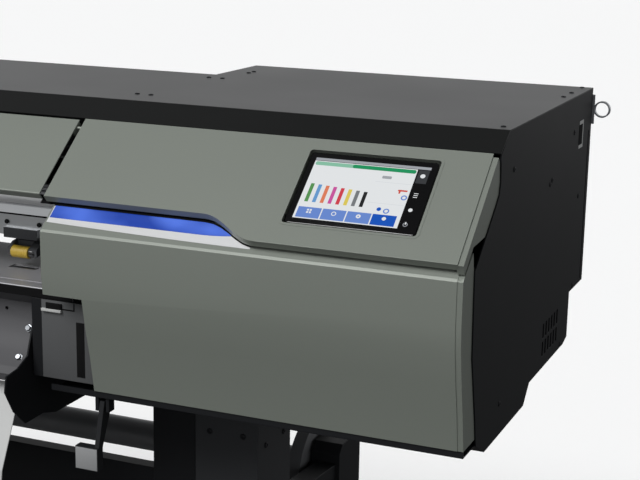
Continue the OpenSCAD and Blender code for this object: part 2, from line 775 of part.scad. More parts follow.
// Bent floor of each housing, with the opening that the leg passes through
module tray(x0, x1, path) {
    difference() {
        along_x(x0, x1) polygon(bent(path, sheet));
        for (s = [-1, 1])
            block([s * leg_mid - leg_w / 2 - 3, leg_y0 - 3, floor_z - 10],
                [s * leg_mid + leg_w / 2 + 3, leg_y1 + 3, frame_z0 - 1]);
    }
}
module bottom_trays() {
    start = [[front_y + 35, rim_z - 1], [front_y + 35, lip_z], [front_y + 87, lip_z], [floor_y0, floor_z],
        [floor_y1, floor_z], [back_y0, back_z]];
    color(black) {
        tray(right_x, inside_x, concat(start, [[back_y1, back_z], [shelf_y, rim_z], [shelf_y, shelf_z],
            [right_rear_y - sheet, shelf_z]]));
        tray(-inside_x, left_x, concat(start, [[mid_rear_y - sheet, back_z]]));
        for (x = [lever_x - 12, lever_x + 6])
            block([x, lever_y - 8, lever_z - 8], [x + 6, lever_y + 8, lip_z]);
        rod_x(lever_x - 12, lever_x + 12, lever_y, lever_z, lever_r);
    }
}
module front_cover() {
    x0 = left_x + cover_gap;
    x1 = right_x - cover_gap;
    color(panel)
        on_slope() {
            translate([x0, -front_l, -sheet]) cube([x1 - x0, front_l - 4, sheet]);
            translate([x0, -front_l, -lip_d]) cube([x1 - x0, sheet, lip_d]);
            for (x = [x0, x1 - 4])
                translate([x, -pivot_u - 12, -lip_d]) cube([4, 22, lip_d - sheet / 2]);
            for (x = [x0 - cover_gap - 3, x1 - 4])
                translate([x, -pivot_u, pivot_n]) rotate([0, 90, 0]) cylinder(h = cover_gap + 7,
                    r = pivot_r, $fn = 48);
        }
}
module rear_cover() {
    flange = 15;
    inlet_x = left_x - 268;
    color(satin)
        difference() {
            union() {
                block([step_x + sheet, right_rear_y - sheet, shelf_z],
                    [side_x, right_rear_y, top_z - flange]);
                block([step_x, mid_rear_y, shelf_z + sheet], [step_x + sheet, right_rear_y,
                    top_z - flange]);
                block([inner_left, mid_rear_y - sheet, top_z - 200],
                    [step_x + sheet, mid_rear_y, top_z - flange]);
                block([-side_x, mid_rear_y - sheet, back_z], [inner_left, mid_rear_y, top_z - flange]);
            }
            block([door_x0 - 2, right_rear_y - 5, door_z0 - 4],
                [door_x1 + 2, right_rear_y + 1, door_z1 + 2]);
            block([inlet_x - 25, mid_rear_y - 5, back_z + 40], [inlet_x + 25, mid_rear_y + 1, back_z + 70]);
            block([inlet_x + 45, mid_rear_y - 5, back_z + 40], [inlet_x + 67, mid_rear_y + 1, back_z + 70]);
        }
}
module touch_panel() {
    color(black)
        on_slope()
            translate([screen_x0, -screen_u1, -screen_t - 2]) cube([screen_w, screen_h, screen_t]);
}
// Blue and silver strip on the ledge, tapering to the right
module accent_strip() {
    ledge_l = norm(lower_path[1] - ledge_top);
    ledge_a = atan2(ledge_top[1] - lower_path[1][1], ledge_top[0] - lower_path[1][0]);
    color([0.25, 0.36, 0.76])
        translate([0, ledge_top[0], ledge_top[1]])
            rotate([ledge_a, 0, 0])
                linear_extrude(1)
                    polygon(concat([[right_x + 12, -1], [right_x + 12, -ledge_l + 12]],
                        [for (i = [0 : 10]) [right_x + 12 + (s_end - right_x - 20) * i / 10,
                            -ledge_l + 12 - 6 * sin(90 * i / 10)]], [[s_end - 8, -1]]));
}
module clip_ring(x, y) {
    difference() {
        rod_y(y + 2, y + 10, x, top_z - 37, 14);
        rod_y(y + 1, y + 11, x, top_z - 37, 11.5);
    }
}
module cable_clips() {
    color(light) {
        block([side_x - 22, right_rear_y, top_z - 62], [side_x + 4, right_rear_y + 2, top_z - 12]);
        clip_ring(side_x + clip_out - 14, right_rear_y);
        block([-side_x - 4, mid_rear_y, top_z - 62], [-side_x + 22, mid_rear_y + 2, top_z - 12]);
        clip_ring(-side_x - clip_out + 14, mid_rear_y);
    }
}
module cover_screws() {
    head = 1.4;
    // Distances in from the right side plate and back from the top front corner
    top_marks = [[17, 25], [17, 381], [17, 437], [17, 515], [599, 66], [624, 67], [598, 314], [624, 314],
        [593, 409], [593, 430]];
    // Distances back from the top front corner and down from the top cover
    side_marks = [[250, 120], [262, 115], [455, 175], [450, 330], [30, 60], [10, 400], [400, 60],
        [380, 415]];
    color(black) {
        for (m = top_marks) rod_z(top_z, top_z + head, side_x - m[0], top_y + m[1], 4);
        for (x = [-side_x + 20, -side_x + 420, -400, 200], y = [30, 330]) rod_z(top_z, top_z + head, x,
            top_y + y, 4);
        for (m = side_marks) rod_x(side_x, side_x + head, top_y + m[0], top_z - m[1], 4);
        for (z = [80, 200]) rod_x(-side_x - head, -side_x, top_y + 250, top_z - z, 4);
    }
}
module load_lever() {
    color(black)
        difference() {
            union() {
                along_x(lever_x - 4, lever_x + 4)
                    polygon([[lever_y - 8, lever_z + 8], [lever_y + 10, lever_z + 8],
                        [lever_y + 10, lever_z - 10],
                        [lever_y - 14, lever_z - 62], [lever_y - 26, lever_z - 62]]);
                block([lever_x - 35, lever_y - 30, lever_z - 96], [lever_x + 4, lever_y - 14, lever_z - 60]);
            }
            rod_x(lever_x - 5, lever_x + 5, lever_y, lever_z, lever_r + running);
        }
}
module ink_bay() {
    wall = 3;
    y0 = right_rear_y - 150;
    y1 = right_rear_y - 10;
    pitch = (door_x1 - door_x0 - 12) / 8;
    inks = [[0.15, 0.5, 0.3], [0.2, 0.4, 0.75], [0.85, 0.5, 0.2], [0.7, 0.2, 0.5], [0.75, 0.15, 0.15],
        [0.85, 0.75, 0.2],
        [0.5, 0.5, 0.5], [0.1, 0.1, 0.1]];
    color(dark)
        difference() {
            block([door_x0 - wall - 2, y0, door_z0 - 8], [door_x1 + wall + 2, right_rear_y - sheet,
                door_z1 + 5]);
            block([door_x0 - 2, y0 + wall, door_z0 - 5], [door_x1 + 2, right_rear_y, door_z1 + 2]);
            rod_x(door_x0 - wall - 3, door_x1 + wall + 3, door_pin_y, door_pin_z, door_pin_r + running);
        }
    for (i = [0 : 7])
        color(inks[i])
            block([door_x0 + 6 + i * pitch + 4, y0 + wall, door_z0 + 10],
                [door_x0 + 6 + (i + 1) * pitch - 4, y1 - 10, door_z1 - 12]);
}
module ink_door() {
    color(satin) {
        block([door_x0, right_rear_y - sheet, door_z0], [door_x1, right_rear_y, door_z1]);
        for (x = [door_x0, door_x1 - 4])
            block([x, door_pin_y - 5, door_z0 + 1], [x + 4, right_rear_y - sheet / 2, door_z0 + 14]);
        for (x = [door_x0 - 4.5, door_x1 - 4])
            rod_x(x, x + 8.5, door_pin_y, door_pin_z, door_pin_r);
    }
}
module power_inlet() {
    inlet_x = left_x - 268;
    y = mid_rear_y;
    color(black) {
        difference() {
            block([inlet_x - 25, y - 22, back_z + 40], [inlet_x + 25, y + 2, back_z + 70]);
            block([inlet_x - 14, y - 16, back_z + 46], [inlet_x + 14, y + 3, back_z + 64]);
        }
    }
    color(black)
        block([inlet_x + 43, y - 24, back_z + 38], [inlet_x + 69, y - 9, back_z + 72]);
    color(silver)
        for (x = [-8, 0, 8]) block([inlet_x + x - 1, y - 16, back_z + 52],
            [inlet_x + x + 1, y - 2, back_z + 58]);
}
module power_switch() {
    switch_x = left_x - 212;
    y = mid_rear_y;
    z = back_z + 55;
    color(black)
        along_x(switch_x - 9, switch_x + 9)
            polygon([[y - 8, z - 5], [y + 1.5, z - 12], [y + 3, z - 11.5], [y + 1, z],
                [y + 5, z + 11.5], [y + 3.5, z + 12.5], [y - 8, z + 5]]);
}

// ---- take-up and roll holder ----
take_x = leg_x0 - 60;
module takeup_units() {
    color(dark)
        both_sides()
            difference() {
                along_x(take_x, leg_x0 + 50)
                    polygon([[take_y - 62, take_z - 50], [take_y - 50, take_z - 62], [leg_y0, take_z - 62],
                        [leg_y0, take_z + 62], [take_y - 40, take_z + 62], [take_y - 62, take_z + 40]]);
                block([take_x + 34, take_y - 40, take_z - 50], [leg_x0 + 46, leg_y0 - 4, take_z + 50]);
                rod_x(take_x - 1, take_x + 31, take_y, take_z, journal_r + running);
            }
}
module takeup_shaft() {
    x = take_x - 12;
    color(silver) {
        difference() {
            rod_x(-x, x, take_y, take_z, take_r);
            rod_x(-x + 20, x - 20, take_y, take_z, take_r - tube_wall);
        }
        both_sides() rod_x(x - 15, take_x + 30, take_y, take_z, journal_r);
    }
    color(light)
        for (s = [-1, 1])
            rod_x(s * (x - 45) - 5, s * (x - 45) + 5, take_y, take_z, 85);
}
module dancer_bar() {
    arm_x = take_x - 6;
    bar_y = front_y + 62;
    bar_z = dancer_z - 40;
    color(light)
        difference() {
            rod_x(-arm_x, arm_x, bar_y, bar_z, 15);
            rod_x(-arm_x + 10, arm_x - 10, bar_y, bar_z, 15 - tube_wall);
        }
    color(dark)
        both_sides() {
            along_x(arm_x - 6, arm_x)
                polygon([[bar_y - 12, bar_z - 12], [bar_y + 12, bar_z - 14], [dancer_y + 10, dancer_z - 14],
                    [dancer_y + 10, dancer_z + 12], [dancer_y - 10, dancer_z + 14],
                        [bar_y - 12, bar_z + 14]]);
            rod_x(arm_x - 6, leg_x0 + tube_wall + 1, dancer_y, dancer_z, axle_r);
        }
}
hold_x0 = leg_x1 - 52;
hold_x1 = leg_x1 + 4;
module roll_holders() {
    color(dark)
        both_sides()
            difference() {
                union() {
                    along_x(hold_x0, hold_x1)
                        polygon([[roll_y - 50, roll_z - 60], [roll_y + 35, roll_z - 60],
                            [roll_y + 55, roll_z - 40],
                            [roll_y + 55, roll_z + 50], [roll_y + 40, roll_z + 65],
                                [roll_y - 35, roll_z + 65],
                            [roll_y - 50, roll_z + 50]]);
                    along_x(hold_x0 + 8, leg_x1 - 4)
                        polygon([[leg_y1, roll_z - 45], [roll_y - 49, roll_z - 30],
                            [roll_y - 49, roll_z + 30], [leg_y1, roll_z + 45]]);
                }
                rod_x(hold_x0 - 1, hold_x0 + 36, roll_y, roll_z, journal_r + running);
                block([hold_x0 + 39, roll_y - 40, roll_z - 50], [hold_x1 - 3, roll_y + 40, roll_z + 50]);
            }
}
module roll_shaft() {
    tube_x = hold_x0 - 30;
    color(dark)
        difference() {
            rod_x(-tube_x, tube_x, roll_y, roll_z, roll_r);
            rod_x(-tube_x + 20, tube_x - 20, roll_y, roll_z, roll_r - tube_wall);
        }
    color(light)
        both_sides() {
            rod_x(tube_x, hold_x0 - 6, roll_y, roll_z, flange_r);
            rod_x(tube_x, hold_x0 + 35, roll_y, roll_z, journal_r);
        }
}
module waste_bottle() {
    x = -leg_x1 - 72;
    y = leg_y0 + 72;
    z = 563.4;
    color(light)
        difference() {
            union() {
                block([x - 55, y - 48, z], [x + 55, y + 48, z + 190]);
                rod_z(z + 190, z + 225, x, y, 22);
            }
            block([x - 52, y - 45, z + 3], [x + 52, y + 45, z + 187]);
            rod_z(z + 180, z + 226, x, y, 18);
        }
}

stand_leg_left();
stand_leg_right();
inner_posts();
cross_beam();
caster_fork_front_left();
caster_fork_front_right();
caster_fork_rear_left();
caster_fork_rear_right();
caster_wheel_front_left();
caster_wheel_front_right();
caster_wheel_rear_left();
caster_wheel_rear_right();
levelling_feet();
base_frame();
end_frames();
inner_frames();
rail_beam();
linear_rail();
platen();
front_apron();
apron_brackets();
rear_apron();
grit_roller();
pinch_arms();
pinch_rollers();
drive_motors();
head_carriage();
print_heads();
cutter_carriage();
blade_holder();
carriage_belt();
drive_pulley();
idler_pulley();
cap_station();
top_cover();
right_upper_cover();
right_lower_cover();
right_side_plate();
left_upper_cover();
left_lower_cover();
left_side_plate();
bottom_trays();
front_cover();
rear_cover();
touch_panel();
accent_strip();
cable_clips();
cover_screws();
load_lever();
ink_bay();
ink_door();
power_inlet();
power_switch();
takeup_shaft();
takeup_units();
dancer_bar();
roll_shaft();
roll_holders();
waste_bottle();
media_guide();
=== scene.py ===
# %% [markdown]
# # A wide-format printer cutter
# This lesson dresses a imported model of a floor-standing printer cutter: a long housing with tilted
# covers and a touch screen, on a castor stand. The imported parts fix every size, so the first step
# loads them.

# %% Load the frame
import json
import math

import bmesh
import bpy
from mathutils import Matrix, Vector


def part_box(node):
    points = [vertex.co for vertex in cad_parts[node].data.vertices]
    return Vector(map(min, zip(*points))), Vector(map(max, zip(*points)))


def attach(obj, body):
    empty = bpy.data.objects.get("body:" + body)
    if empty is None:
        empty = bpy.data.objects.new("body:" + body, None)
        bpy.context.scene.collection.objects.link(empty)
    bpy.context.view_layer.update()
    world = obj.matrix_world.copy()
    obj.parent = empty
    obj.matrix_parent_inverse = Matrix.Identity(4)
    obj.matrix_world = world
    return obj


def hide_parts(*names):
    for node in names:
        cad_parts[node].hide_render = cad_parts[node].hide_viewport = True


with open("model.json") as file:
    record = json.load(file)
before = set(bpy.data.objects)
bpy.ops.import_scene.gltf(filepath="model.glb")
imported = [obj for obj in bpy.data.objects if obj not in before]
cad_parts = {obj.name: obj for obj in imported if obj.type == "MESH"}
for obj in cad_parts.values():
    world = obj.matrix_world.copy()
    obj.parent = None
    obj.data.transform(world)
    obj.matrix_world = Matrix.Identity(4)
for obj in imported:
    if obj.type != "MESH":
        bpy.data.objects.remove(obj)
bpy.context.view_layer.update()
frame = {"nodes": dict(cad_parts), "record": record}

BODY = {part: body for body, parts in frame["record"]["behaviour"]["bodies"].items() for part in parts}
SLOT = {row["node"]: row["material_slot"] for row in frame["record"]["subparts"]}
MM = 0.001

# %% [markdown]
# ## Camera
# The view is a close look at the right end, from the front right and a little above. A long lens keeps
# the long edges almost parallel. The turn, tilt and roll are given as angles, so they can be trimmed.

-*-

WHAT THE EXERCISE ASKS -> Extract exactly the run of lines beginning at the line with "stand_leg_left();" and ending at the line with "if empty is", including both ends and nothing beyond them.

WRITTEN SOLUTION ->
stand_leg_left();
stand_leg_right();
inner_posts();
cross_beam();
caster_fork_front_left();
caster_fork_front_right();
caster_fork_rear_left();
caster_fork_rear_right();
caster_wheel_front_left();
caster_wheel_front_right();
caster_wheel_rear_left();
caster_wheel_rear_right();
levelling_feet();
base_frame();
end_frames();
inner_frames();
rail_beam();
linear_rail();
platen();
front_apron();
apron_brackets();
rear_apron();
grit_roller();
pinch_arms();
pinch_rollers();
drive_motors();
head_carriage();
print_heads();
cutter_carriage();
blade_holder();
carriage_belt();
drive_pulley();
idler_pulley();
cap_station();
top_cover();
right_upper_cover();
right_lower_cover();
right_side_plate();
left_upper_cover();
left_lower_cover();
left_side_plate();
bottom_trays();
front_cover();
rear_cover();
touch_panel();
accent_strip();
cable_clips();
cover_screws();
load_lever();
ink_bay();
ink_door();
power_inlet();
power_switch();
takeup_shaft();
takeup_units();
dancer_bar();
roll_shaft();
roll_holders();
waste_bottle();
media_guide();
=== scene.py ===
# %% [markdown]
# # A wide-format printer cutter
# This lesson dresses a imported model of a floor-standing printer cutter: a long housing with tilted
# covers and a touch screen, on a castor stand. The imported parts fix every size, so the first step
# loads them.

# %% Load the frame
import json
import math

import bmesh
import bpy
from mathutils import Matrix, Vector


def part_box(node):
    points = [vertex.co for vertex in cad_parts[node].data.vertices]
    return Vector(map(min, zip(*points))), Vector(map(max, zip(*points)))


def attach(obj, body):
    empty = bpy.data.objects.get("body:" + body)
    if empty is None:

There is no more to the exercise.